Incremental adaptation of fuzzy ARTMAP neural networks for video-based face classification

Incremental adaptation of fuzzy ARTMAP neural networks for video-based face classification

Connolly, Jean François and Granger, Eric and Sabourin, Robert

IEEE Symposium on Computational Intelligence for Security and Defense Applications, CISDA 2009 2009

Abstract : In many practical applications, new training data is acquired at different points in time, after a classification system has originally been trained. For instance, in face recognition systems, new training data may become available to enroll or to update knowledge of an individual. In this paper, a neural network classifier applied to video-based face recognition is adapted through supervised incremental learning of real-world video data. A training strategy based on particle swarm optimization is employed to co-optimize the weights, architecture and hyperparameters of the fuzzy ARTMAP network during incremental learning of new data. The performance of fuzzy ARTMAP is compared under different class update scenarios when incremental learning is performed according to 3 cases- (A) hyperparameters set to standard values, (B) hyperparameters optimized only at the beginning of the learning process with all classes, and (C) hyperparameters re-optimized whenever new training data becomes available.
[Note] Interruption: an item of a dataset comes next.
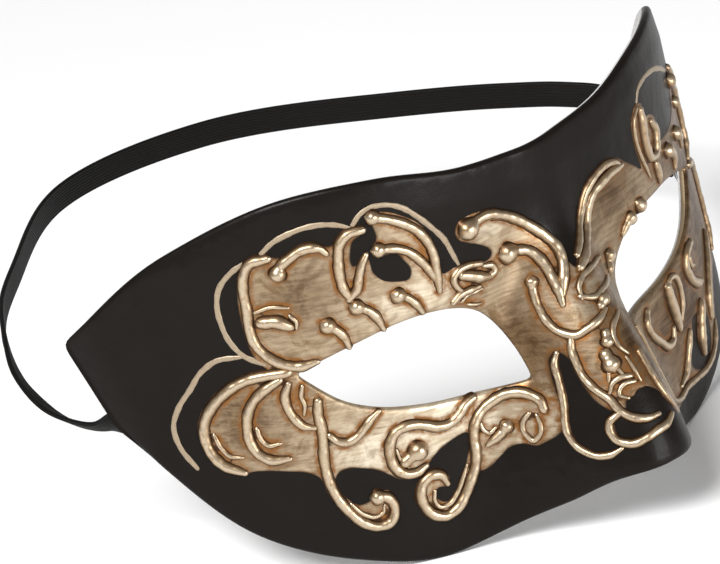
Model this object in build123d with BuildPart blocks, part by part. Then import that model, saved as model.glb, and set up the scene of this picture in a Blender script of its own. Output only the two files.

Overall results indicate that when samples from each individual enrolled to the system are employed for optimization, a higher classification rate is achieved and the solutions produced are more robust to variations caused by pattern presentation order. When all classes are refined equally, this is true with incremental learning according to case (C), whereas, if one class is refined at a time, best performance is obtained with case (B). However, optimizing hyperparameters requires more resources: several training sequences are needed to find the optimal solution and fuzzy ARTMAP with hyperparameters optimized according to classification rate tends to generate a high number of category nodes over longer convergence time. © 2009 IEEE.